If there is no cap on the worst-case size of this pool by default, then are there any suggestions to limit it to a threshold, or else, keep it minimal?
How is the lifecycle of this pool maintained? How soon does it shrink back when unused?
It may be that I have misunderstood the behavior of fast-allocator pool in C library, and in that case, the entire post is irrelevant.
Transactions do use memory in proportion to the work they are doing, so if a transaction does a lot of reads or writes, it will use more memory. Also, if a transaction isn’t able to get any free memory from the pool, it will instead allocate more. That means that if you have a lot of concurrent transactions, there will need to be enough memory allocated for all of them.
Limiting concurrency or the size of your transactions can help. Being timely with your destruction of relevant objects (e.g. Transaction) like Alec mentioned is also important, as failing to do so can effectively increase your concurrency.
I don’t believe this memory is ever returned back from the allocation pools.
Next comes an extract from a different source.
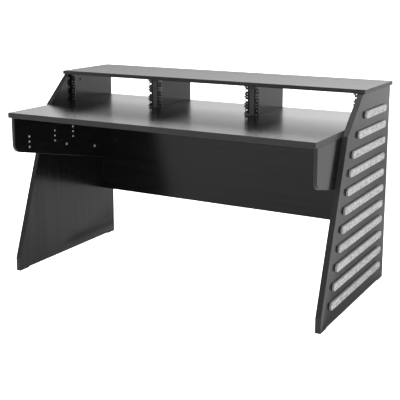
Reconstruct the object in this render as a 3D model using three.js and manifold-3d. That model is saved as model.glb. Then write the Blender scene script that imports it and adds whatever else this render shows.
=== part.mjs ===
// A three-bay studio desk in black melamine board: two kinked side panels with felt strips let into
// their outer faces, a deep worktop on two tapered arms, a modesty panel, and a raised shelf over
// three rack bays, each closed at both sides by a punched steel rack rail.
// Millimetres, +Z up, +X to the right of a person sitting at the desk, who sits on the -Y side.
// The origin lies on the floor, under the middle of the desk's length and depth.

import * as THREE from "three";
import { mergeVertices } from "three/addons/utils/BufferGeometryUtils.js";
import Module from "manifold-3d";

const wasm = await Module();
wasm.setup();

// Rack standard
const rackUnit = 44.45;
const rackUnitsHigh = 3;
const rackHoleSpan = 465.1;
const outerHoleOffset = 15.875;
const bayCount = 3;
const bayPlay = 0.65;

// Rack rails
const railSteel = 2;
const railBend = 3;
const railFlange = 20.5;
const railReturn = 32;
const railHoleInset = 13.2;
const railEndGap = 0.5;
const railCentreHole = 9;
const railSlotLength = 10.5;
const railSlotHeight = 6.5;
const railFixingHole = 5;
const railFixingSetback = 20;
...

If you allocate a lot of it and stop using it, it will persist for the lifetime of the program waiting for someone else who needs it.
I would have to do some profiling for my client code over a longer term to see how much memory are they allocating out-of-heap, but do you think there should be some more control given to the clients for limiting or reducing the memory footprint?
I think it will be very tricky to reason about long term memory usage based on point-in-time concurrency and size of operations (specially with size of range reads).
If you’re interested, could you summarize your requirements for client memory management as a GitHub issue for consideration by the development team?
I’m not sure how easy the features will be to add without compromising performance as I believe our fast allocator was designed with speed as a top priority. I think the current design would make it difficult to reclaim memory, for example, but I haven’t given it a ton of thought.